Pochi mesi dopo nacque l’Azione di resistenza nazionale, creata per iniziativa di Hans Hausamann, ufficiale dei servizi d’informazione. Proprio Hausamann (1897-1974), fotografo di scarso successo, ufficiale dell’esercito e titolare di un ufficio d’informazioni (spionaggio) “privato” – un uomo che in altre circostanze sarebbe potuto diventare una sorta di De Gaulle elvetico – è un personaggio chiave dei movimenti di resistenza in Svizzera e del libro di Richardot.

Le previsioni di Hausamann

Nel 1940, subito dopo la firma dell’armistizio franco-tedesco, Hausamann affermò che la Gran Bretagna non avrebbe mai capitolato, che gli Stati Uniti sarebbero entrati in guerra contro Hitler, che il Terzo Reich avrebbe aggredito l’URSS e che la guerra sarebbe finita con la disfatta della Germania!

Aiutato da un gruppo di persone di varia estrazione e orientamento ideologico (giornalisti, ufficiali, intellettuali, pastori evangelici, ecc.), Hausamann creò una rete d’informazione e di sostegno a favore degli Alleati, nonché un movimento di propaganda e controinformazione interna, per rafforzare la volontà di resistenza e denunciare possibili cedimenti alle lusinghe o alle minacce hitleriane.

Il movimento patriottico degli ufficiali non fu la sola forma di resistenza. Sul modello di “Quelli che la Resistenza…”, il libro di Richardot rende omaggio tanto a personalità autorevoli quanto a semplici cittadini, che hanno disobbedito, violato la legge o chiuso un occhio per proteggere e salvare rifugiati.

Persone che hanno sostenuto in vari modi le organizzazioni di resistenza alleate; che hanno messo la loro penna, le loro convinzioni e la loro influenza politica al servizio della causa della libertà e della dignità umana; che hanno preso rischi concreti quali militanti in movimenti partigiani.
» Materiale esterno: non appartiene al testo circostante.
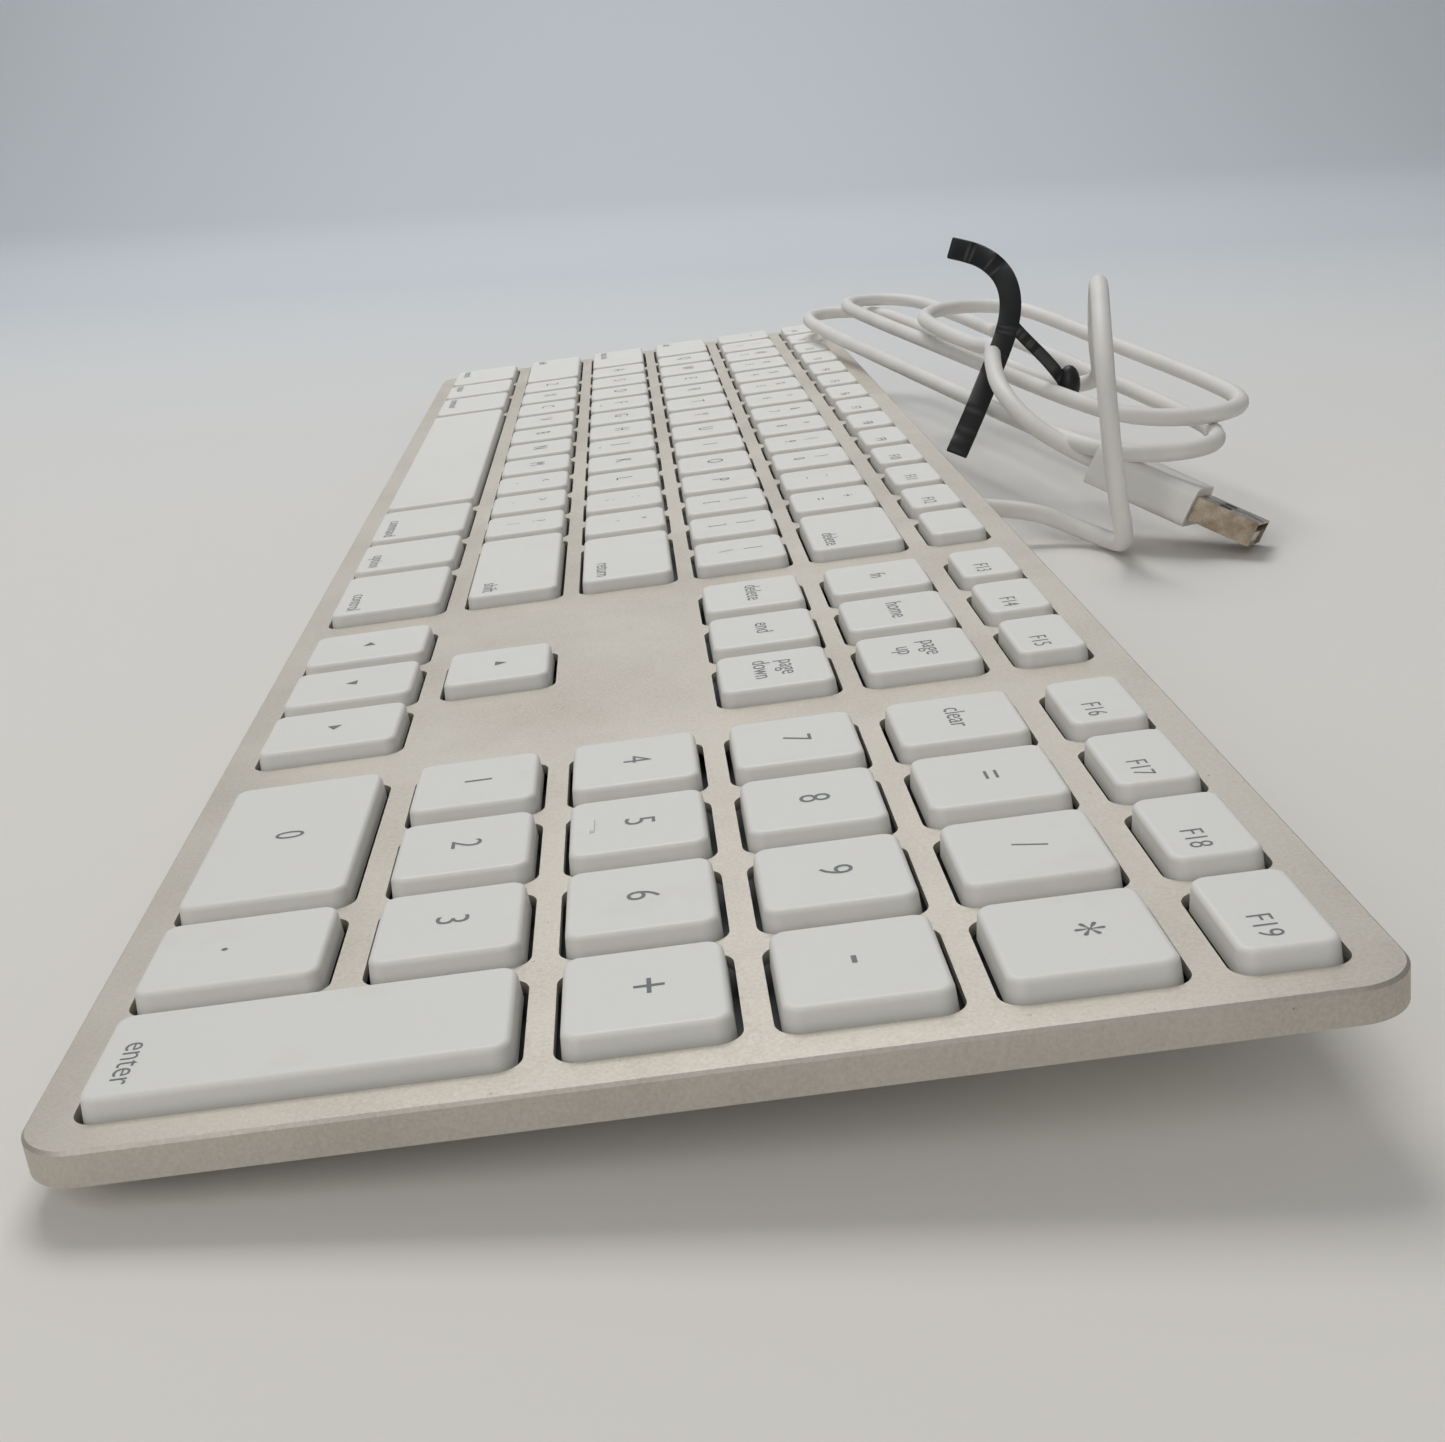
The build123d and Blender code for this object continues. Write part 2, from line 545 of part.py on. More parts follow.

Perché questa storia è rimasta finora quasi ignorata dall’opinione pubblica?

Alla fine del conflitto ha prevalso in Svizzera la volontà di occultare le divisioni interne emerse durante la guerra; inoltre, l’ossessione della neutralità elvetica ha persino impedito di riconoscere i servizi resi alla causa alleata e di onorare i resistenti.

Essendo poi in gioco l’atteggiamento di militari e di autorità politiche, appariva sconveniente esaltare il ruolo di chi era pronto alla resistenza armata, perché non si fidava del governo e di certi alti ufficiali. Gli animatori stessi dei movimenti di resistenza hanno scelto la discrezione sulle loro gesta.

D’altra parte, una resistenza ispirata da ufficiali patrioti che credevano nelle virtù militari del popolo svizzero non corrispondeva agli schemi ideologici di molti storici e intellettuali che hanno proposto un’interpretazione più critica dell’atteggiamento del nostro paese durante il conflitto.

swissinfo, Marco Marcacci

“Une autre Suisse 1940-1944”, è appena stato tradotto in tedesco e pubblicato in Germania “Die andere Schweiz. Eidgenössischer Widerstand 1940-1944”, Aufbau-Verlag, Berlino, 2005, 297 p.

L’interpretazione tradizionale del periodo di guerra voleva che popolo, esercito e autorità fossero uniti come un sol uomo a difesa dell’indipendenza e dei valori svizzeri.

Sull’altro lato della storiografia, si vedeva la Svizzera come un popolo di cinici profittatori di guerra, pronti a adattarsi più che a resistere.

La realtà presentata dal libro di Jean-Pierre Richardot, che non si occupa tanto della “Svizzera ufficiale”, ma dell’atteggiamento del popolo, è più sfumata.